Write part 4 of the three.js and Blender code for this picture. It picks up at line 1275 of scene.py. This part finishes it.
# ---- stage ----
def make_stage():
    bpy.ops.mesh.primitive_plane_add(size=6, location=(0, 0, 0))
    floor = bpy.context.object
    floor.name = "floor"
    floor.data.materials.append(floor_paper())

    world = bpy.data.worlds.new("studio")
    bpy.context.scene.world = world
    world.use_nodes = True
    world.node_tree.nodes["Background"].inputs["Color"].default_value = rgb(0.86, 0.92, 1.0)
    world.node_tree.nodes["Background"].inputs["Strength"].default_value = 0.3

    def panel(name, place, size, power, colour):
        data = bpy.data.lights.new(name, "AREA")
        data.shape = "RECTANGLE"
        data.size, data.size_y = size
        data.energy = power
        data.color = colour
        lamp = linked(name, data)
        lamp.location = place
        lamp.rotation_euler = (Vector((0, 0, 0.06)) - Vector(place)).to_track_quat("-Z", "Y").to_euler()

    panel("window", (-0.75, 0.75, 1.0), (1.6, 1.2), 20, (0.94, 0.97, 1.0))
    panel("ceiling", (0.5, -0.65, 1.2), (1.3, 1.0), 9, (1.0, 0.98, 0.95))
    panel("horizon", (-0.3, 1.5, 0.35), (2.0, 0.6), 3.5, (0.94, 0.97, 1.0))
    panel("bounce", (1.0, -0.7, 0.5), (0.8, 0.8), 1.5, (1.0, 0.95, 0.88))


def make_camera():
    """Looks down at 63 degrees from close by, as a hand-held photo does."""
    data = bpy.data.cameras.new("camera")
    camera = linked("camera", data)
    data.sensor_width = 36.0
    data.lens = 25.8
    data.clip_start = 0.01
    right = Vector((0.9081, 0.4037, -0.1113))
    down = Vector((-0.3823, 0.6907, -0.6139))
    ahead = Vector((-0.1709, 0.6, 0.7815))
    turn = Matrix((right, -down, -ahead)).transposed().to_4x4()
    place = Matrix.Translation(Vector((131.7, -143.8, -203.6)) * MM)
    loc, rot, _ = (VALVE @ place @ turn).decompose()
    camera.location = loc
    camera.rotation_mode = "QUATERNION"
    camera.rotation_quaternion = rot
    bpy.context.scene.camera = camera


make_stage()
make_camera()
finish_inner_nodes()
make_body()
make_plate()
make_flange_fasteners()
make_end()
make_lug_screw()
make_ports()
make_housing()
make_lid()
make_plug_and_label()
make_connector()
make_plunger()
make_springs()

────────────────────

*PROBLEM TO SOLVE:*
Transcribe the material exactly as it reads.

*THE COMPLETED TASK:*
Write part 4 of the three.js and Blender code for this picture. It picks up at line 1275 of scene.py. This part finishes it.
# ---- stage ----
def make_stage():
    bpy.ops.mesh.primitive_plane_add(size=6, location=(0, 0, 0))
    floor = bpy.context.object
    floor.name = "floor"
    floor.data.materials.append(floor_paper())

    world = bpy.data.worlds.new("studio")
    bpy.context.scene.world = world
    world.use_nodes = True
    world.node_tree.nodes["Background"].inputs["Color"].default_value = rgb(0.86, 0.92, 1.0)
    world.node_tree.nodes["Background"].inputs["Strength"].default_value = 0.3

    def panel(name, place, size, power, colour):
        data = bpy.data.lights.new(name, "AREA")
        data.shape = "RECTANGLE"
        data.size, data.size_y = size
        data.energy = power
        data.color = colour
        lamp = linked(name, data)
        lamp.location = place
        lamp.rotation_euler = (Vector((0, 0, 0.06)) - Vector(place)).to_track_quat("-Z", "Y").to_euler()

    panel("window", (-0.75, 0.75, 1.0), (1.6, 1.2), 20, (0.94, 0.97, 1.0))
    panel("ceiling", (0.5, -0.65, 1.2), (1.3, 1.0), 9, (1.0, 0.98, 0.95))
    panel("horizon", (-0.3, 1.5, 0.35), (2.0, 0.6), 3.5, (0.94, 0.97, 1.0))
    panel("bounce", (1.0, -0.7, 0.5), (0.8, 0.8), 1.5, (1.0, 0.95, 0.88))


def make_camera():
    """Looks down at 63 degrees from close by, as a hand-held photo does."""
    data = bpy.data.cameras.new("camera")
    camera = linked("camera", data)
    data.sensor_width = 36.0
    data.lens = 25.8
    data.clip_start = 0.01
    right = Vector((0.9081, 0.4037, -0.1113))
    down = Vector((-0.3823, 0.6907, -0.6139))
    ahead = Vector((-0.1709, 0.6, 0.7815))
    turn = Matrix((right, -down, -ahead)).transposed().to_4x4()
    place = Matrix.Translation(Vector((131.7, -143.8, -203.6)) * MM)
    loc, rot, _ = (VALVE @ place @ turn).decompose()
    camera.location = loc
    camera.rotation_mode = "QUATERNION"
    camera.rotation_quaternion = rot
    bpy.context.scene.camera = camera


make_stage()
make_camera()
finish_inner_nodes()
make_body()
make_plate()
make_flange_fasteners()
make_end()
make_lug_screw()
make_ports()
make_housing()
make_lid()
make_plug_and_label()
make_connector()
make_plunger()
make_springs()